## [Aim of the exercise]
Take from the listing each line that has the string "materials".
**** Recorded information
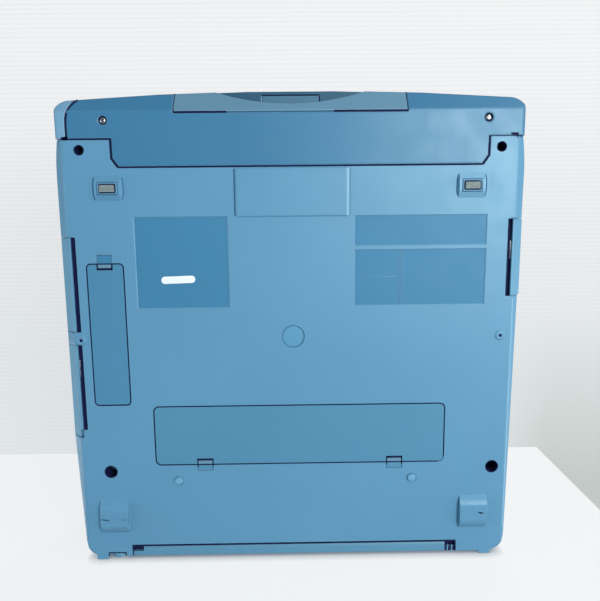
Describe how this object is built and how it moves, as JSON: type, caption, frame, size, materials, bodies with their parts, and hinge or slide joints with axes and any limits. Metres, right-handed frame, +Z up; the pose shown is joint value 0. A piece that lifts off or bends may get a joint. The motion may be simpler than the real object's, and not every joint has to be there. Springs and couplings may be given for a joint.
{
  "type": "electronic word processor",
  "caption": "Portable word processor: hinged display lid over a keyboard, thermal printer at the rear, underside with feet, screw wells, a battery door and a pull-out carry handle.",
  "frame": {"origin": "middle of the footprint at desk level, with the machine standing on its feet and its lid closed", "axes": "+X to the right of the person typing, +Y towards the rear, +Z up"},
  "size_m": [0.345, 0.3607, 0.088],
  "materials": {
    "body_blue": "fine matte grain, mid blue",
    "front_blue": "fine matte grain, slightly deeper blue",
    "key_grey": "fine matte grain, pale grey",
    "pad_grey": "matte grey rubber",
    "charcoal": "matte charcoal",
    "board_green": "green solder mask",
    "display": "smooth grey-green display face",
    "platen_rubber": "black rubber",
    "steel": "plain plated steel",
    "dark_steel": "dark plated steel"
  },
  "bodies": {
    "base": {"bottom_case": "body_blue", "front_cover": "front_blue", "front_end_cap": "front_blue", "front_foot_left": "pad_grey", "front_foot_right": "pad_grey", "battery_pack": "charcoal", "option_card": "charcoal", "case_screw_front_left": "dark_steel", "case_screw_front_right": "dark_steel", "case_screw_rear_left": "dark_steel", "case_screw_rear_right": "dark_steel", "cover_screw_left": "steel", "cover_screw_right": "steel", "top_case": "body_blue", "hinge_left": "steel", "hinge_right": "steel", "keyboard_plate": "dark_steel", "printer_frame": "steel", "feed_motor": "dark_steel", "guide_rod": "steel", "carriage_belt": "platen_rubber", "main_board": "board_green", "power_board": "board_green", "floppy_drive": "charcoal", "power_inlet": "charcoal"},
    "handle": {"carry_handle": "body_blue"},
    "handle_release": {"handle_release": "body_blue"},
    "battery_door": {"battery_door": "body_blue"},
    "option_door": {"option_door": "body_blue"},
    "left_cover_front": {"left_cover_front": "body_blue"},
    "left_cover_rear": {"left_cover_rear": "body_blue"},
    "right_cover": {"right_cover": "body_blue"},
    "paper_flap": {"paper_flap": "body_blue"},
    "printer_cover": {"printer_cover": "body_blue"},
    "lid": {"lid_shell": "body_blue", "lid_bezel": "key_grey", "lcd_panel": "display"},
    "latch": {"lid_latch": "front_blue"},
    "platen": {"platen_roller": "platen_rubber", "paper_feed_knob": "charcoal"},
    "carriage": {"print_carriage": "charcoal", "ribbon_cassette": "charcoal"},
    "eject_button": {"floppy_eject_button": "key_grey"},
    "power_switch": {"power_switch": "charcoal"},
    "contrast_dial": {"contrast_dial": "charcoal"},
    "keys_space_row_left": {"keys_space_row_left": "key_grey"},
    "keys_space": {"keys_space": "key_grey"},
    "keys_space_row_right": {"keys_space_row_right": "key_grey"},
    "keys_cursor": {"keys_cursor": "key_grey"},
    "keys_shift_left": {"keys_shift_left": "key_grey"},
    "keys_lower_row": {"keys_lower_row": "key_grey"},
    "keys_shift_right": {"keys_shift_right": "key_grey"},
    "keys_home_row": {"keys_home_row": "key_grey"},
    "keys_return": {"keys_return": "key_grey"},
    "keys_upper_row": {"keys_upper_row": "key_grey"},
    "keys_digit_row": {"keys_digit_row": "key_grey"},
    "keys_function_left": {"keys_function_left": "key_grey"},
    "keys_function_middle": {"keys_function_middle": "key_grey"},
    "keys_function_right": {"keys_function_right": "key_grey"}
  },
  "joints": [
    {"name": "handle_pull", "type": "slide", "parent": "base", "child": "handle", "axis": [0, -1, 0], "range_m": [0, 0.03]},
    {"name": "handle_release_press", "type": "slide", "parent": "handle", "child": "handle_release", "axis": [0, 0, 1], "range_m": [0, 0.0012], "stiffness_N_per_m": 600, "springref_m": -0.001},
    {"name": "battery_door_turn", "type": "hinge", "parent": "base", "child": "battery_door", "pos_m": [0.00415, 0.0543, 0.004], "axis": [-1, 0, 0], "range_deg": [0, 90]},
    {"name": "option_door_turn", "type": "hinge", "parent": "base", "child": "option_door", "pos_m": [-0.13885, 0.0526, 0.004], "axis": [1, 0, 0], "range_deg": [0, 90]},
    {"name": "left_front_cover_turn", "type": "hinge", "parent": "base", "child": "left_cover_front", "pos_m": [-0.167, -0.0405, 0.009], "axis": [0, -1, 0], "range_deg": [0, 90]},
    {"name": "left_rear_cover_turn", "type": "hinge", "parent": "base", "child": "left_cover_rear", "pos_m": [-0.167, 0.0416, 0.009], "axis": [0, -1, 0], "range_deg": [0, 90]},
    {"name": "right_cover_turn", "type": "hinge", "parent": "base", "child": "right_cover", "pos_m": [0.167, -0.05785, 0.009], "axis": [0, 1, 0], "range_deg": [0, 90]},
    {"name": "paper_flap_turn", "type": "hinge", "parent": "base", "child": "paper_flap", "pos_m": [-0.001, 0.17365, 0.0093], "axis": [-1, 0, 0], "range_deg": [0, 80]},
    {"name": "printer_cover_turn", "type": "hinge", "parent": "base", "child": "printer_cover", "pos_m": [0, 0.158, 0.088], "axis": [-1, 0, 0], "range_deg": [0, 70]},
    {"name": "lid_turn", "type": "hinge", "parent": "base", "child": "lid", "pos_m": [0, 0.032, 0.078], "axis": [-1, 0, 0], "range_deg": [0, 120]},
    {"name": "latch_slide", "type": "slide", "parent": "lid", "child": "latch", "axis": [1, 0, 0], "range_m": [0, 0.005], "stiffness_N_per_m": 300, "springref_m": -0.002},
    {"name": "platen_spin", "type": "hinge", "parent": "base", "child": "platen", "pos_m": [0, 0.116, 0.066], "axis": [1, 0, 0], "continuous": true},
    {"name": "carriage_slide", "type": "slide", "parent": "base", "child": "carriage", "axis": [1, 0, 0], "range_m": [0, 0.164]},
    {"name": "eject_press", "type": "slide", "parent": "base", "child": "eject_button", "axis": [-1, 0, 0], "range_m": [0, 0.003], "stiffness_N_per_m": 400, "springref_m": -0.001},
    {"name": "power_slide", "type": "slide", "parent": "base", "child": "power_switch", "axis": [0, 1, 0], "range_m": [0, 0.006]},
    {"name": "contrast_turn", "type": "hinge", "parent": "base", "child": "contrast_dial", "pos_m": [0.1618, -0.12, 0.052], "axis": [0, 0, 1], "range_deg": [0, 270]},
    {"name": "keys_space_row_left_press", "type": "slide", "parent": "base", "child": "keys_space_row_left", "axis": [0, 0, -1], "range_m": [0, 0.003], "stiffness_N_per_m": 400, "springref_m": -0.003},
    {"name": "keys_space_press", "type": "slide", "parent": "base", "child": "keys_space", "axis": [0, 0, -1], "range_m": [0, 0.003], "stiffness_N_per_m": 400, "springref_m": -0.003},
    {"name": "keys_space_row_right_press", "type": "slide", "parent": "base", "child": "keys_space_row_right", "axis": [0, 0, -1], "range_m": [0, 0.003], "stiffness_N_per_m": 400, "springref_m": -0.003},
    {"name": "keys_cursor_press", "type": "slide", "parent": "base", "child": "keys_cursor", "axis": [0, 0, -1], "range_m": [0, 0.003], "stiffness_N_per_m": 400, "springref_m": -0.003},
    {"name": "keys_shift_left_press", "type": "slide", "parent": "base", "child": "keys_shift_left", "axis": [0, 0, -1], "range_m": [0, 0.003], "stiffness_N_per_m": 400, "springref_m": -0.003},
    {"name": "keys_lower_row_press", "type": "slide", "parent": "base", "child": "keys_lower_row", "axis": [0, 0, -1], "range_m": [0, 0.003], "stiffness_N_per_m": 400, "springref_m": -0.003},
    {"name": "keys_shift_right_press", "type": "slide", "parent": "base", "child": "keys_shift_right", "axis": [0, 0, -1], "range_m": [0, 0.003], "stiffness_N_per_m": 400, "springref_m": -0.003},
    {"name": "keys_home_row_press", "type": "slide", "parent": "base", "child": "keys_home_row", "axis": [0, 0, -1], "range_m": [0, 0.003], "stiffness_N_per_m": 400, "springref_m": -0.003},
    {"name": "keys_return_press", "type": "slide", "parent": "base", "child": "keys_return", "axis": [0, 0, -1], "range_m": [0, 0.003], "stiffness_N_per_m": 400, "springref_m": -0.003},
    {"name": "keys_upper_row_press", "type": "slide", "parent": "base", "child": "keys_upper_row", "axis": [0, 0, -1], "range_m": [0, 0.003], "stiffness_N_per_m": 400, "springref_m": -0.003},
    {"name": "keys_digit_row_press", "type": "slide", "parent": "base", "child": "keys_digit_row", "axis": [0, 0, -1], "range_m": [0, 0.003], "stiffness_N_per_m": 400, "springref_m": -0.003},
    {"name": "keys_function_left_press", "type": "slide", "parent": "base", "child": "keys_function_left", "axis": [0, 0, -1], "range_m": [0, 0.003], "stiffness_N_per_m": 400, "springref_m": -0.003},
    {"name": "keys_function_middle_press", "type": "slide", "parent": "base", "child": "keys_function_middle", "axis": [0, 0, -1], "range_m": [0, 0.003], "stiffness_N_per_m": 400, "springref_m": -0.003},
    {"name": "keys_function_right_press", "type": "slide", "parent": "base", "child": "keys_function_right", "axis": [0, 0, -1], "range_m": [0, 0.003], "stiffness_N_per_m": 400, "springref_m": -0.003}
  ]
}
********
## [Worked answer]
Describe how this object is built and how it moves, as JSON: type, caption, frame, size, materials, bodies with their parts, and hinge or slide joints with axes and any limits. Metres, right-handed frame, +Z up; the pose shown is joint value 0. A piece that lifts off or bends may get a joint. The motion may be simpler than the real object's, and not every joint has to be there. Springs and couplings may be given for a joint.
  "materials": {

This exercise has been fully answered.